Student Cameron Kasky demanded Rubio declare he would no longer take National Rifle Association money. He took nearly $10K during the 2016 election cycle.
Rubio began to bob and weave, saying the influence of the NRA does not come from the millions of dollars it doles out to politicians in Washington. “It comes from millions of people who support the agenda” who that group represent. Rubio insisted he takes money only from those orgs that “buy into my agenda.”
It did not play well with the 7,000 furious locals attending CNN’s live Stand Up: The Students of Stoneman Douglas Demand Action.
Rubio then insisted he will “prevent any law that supports the killing of people,” whatever the heck that had to do with it, but will “always accept money from people who support my agenda.”
Throwing the mob a bone to gnaw on, Rubio said he would support legislation raising
the age at which someone could buy a semi-automatic rifle from 18 to 21 years. But, wait a minute, the NRA does not buy into that agenda, as NRA rep Dana Loesch said later in the town hall explaining that she needed her shotgun when lived alone at age 20. Anyone old enough to vote and drive a car should have the right to a semi-automatic rifle, she said. Unless they’re crazy, she clarified.
Rubio said he did not know what is the NRA’s position on teachers being armed – President Donald Trump’s bright idea during his earlier “Listening Session” at the White House. Anyway, Rubio bravely called that a bad idea.
Loesch, also bravely, asserted people not of right mind, who were a danger to self or others, should never have access to guns. But she blamed state and local authorities who do not properly handle mentally ill people for the cottage mass murder industry that has sprung up in this country since Columbine.

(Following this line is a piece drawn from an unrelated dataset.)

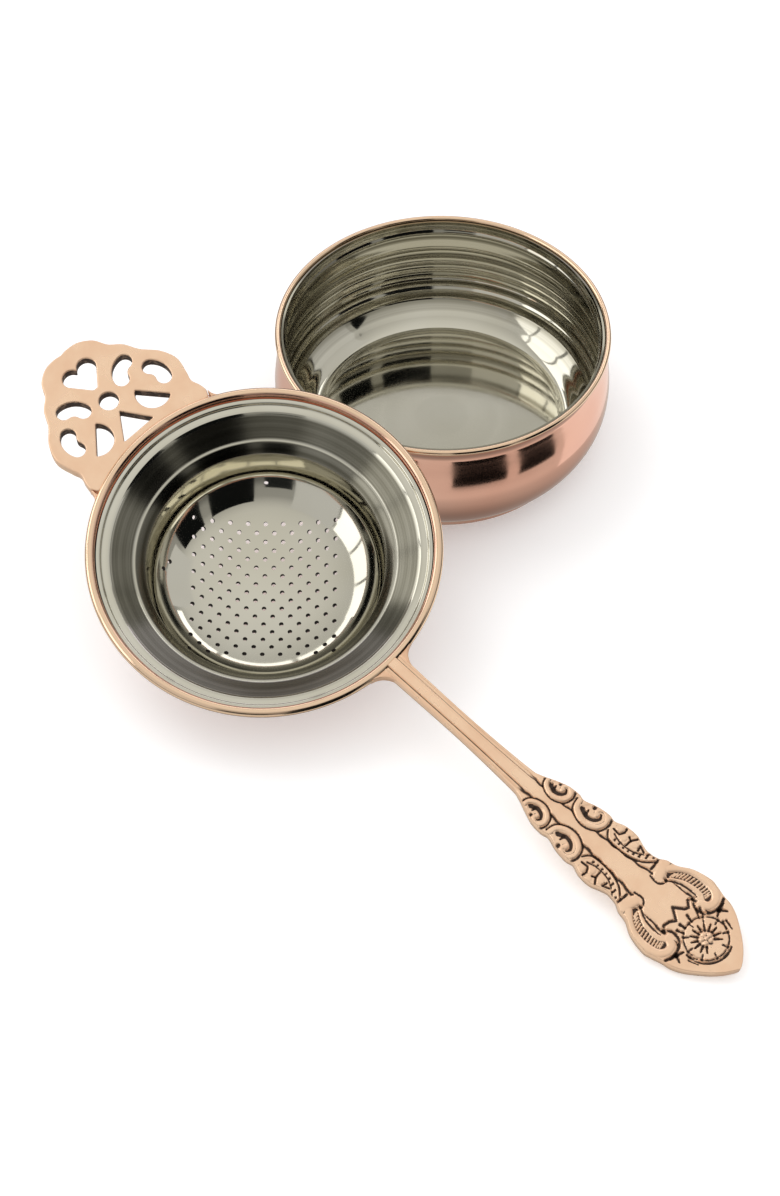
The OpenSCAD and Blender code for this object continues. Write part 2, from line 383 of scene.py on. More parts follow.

Fred Guttenberg, whose daughter Jamie was among the 17 murdered last week at the high school by a former student, told Rubio his comments in the aftermath of the latest mass shooting were “pathetically weak,” demanding the senator acknowledge guns “were the factor in the hunting of our kids in this school this week.”
“The problems we face here today cannot be solved by gun laws alone,” Rubio began to bob and weave again, getting interrupted often by the crowd who was not buying what he was shoveling.
Rubio, for instance, warned that current semi-automatic weapon ban legislation has more holes than swiss cheese and order to close it up “you’d have to ban every semi-automatic rifle.”
Wild applause in favor of that idea he’d tossed out as nutty stuff.
“Fair enough,” Rubio conceded, genuinely surprised at the reaction, suggesting he needs to get out more.
At one point, Guttenberg painted a picture for Rubio of his daughter running down the hallway at the high school, being shot in the back with an assault weapon. “It’s a weapon of war,” he blasted. “The fact that you can’t stand with everybody in this building and say that, I’m sorry.”
Town Hall moderator Jake Tapper tried his best to wrangle the testy crowd. But they were unhappy when he had to cut off the second panel just as they were warming up to whaling on Loesch because Don Lemon’s show was about to start. It may have marked the first CNN town hall at which the moderator got the raspberry from the audience. Anyway, when it finally ended, Tapper had had a good workout.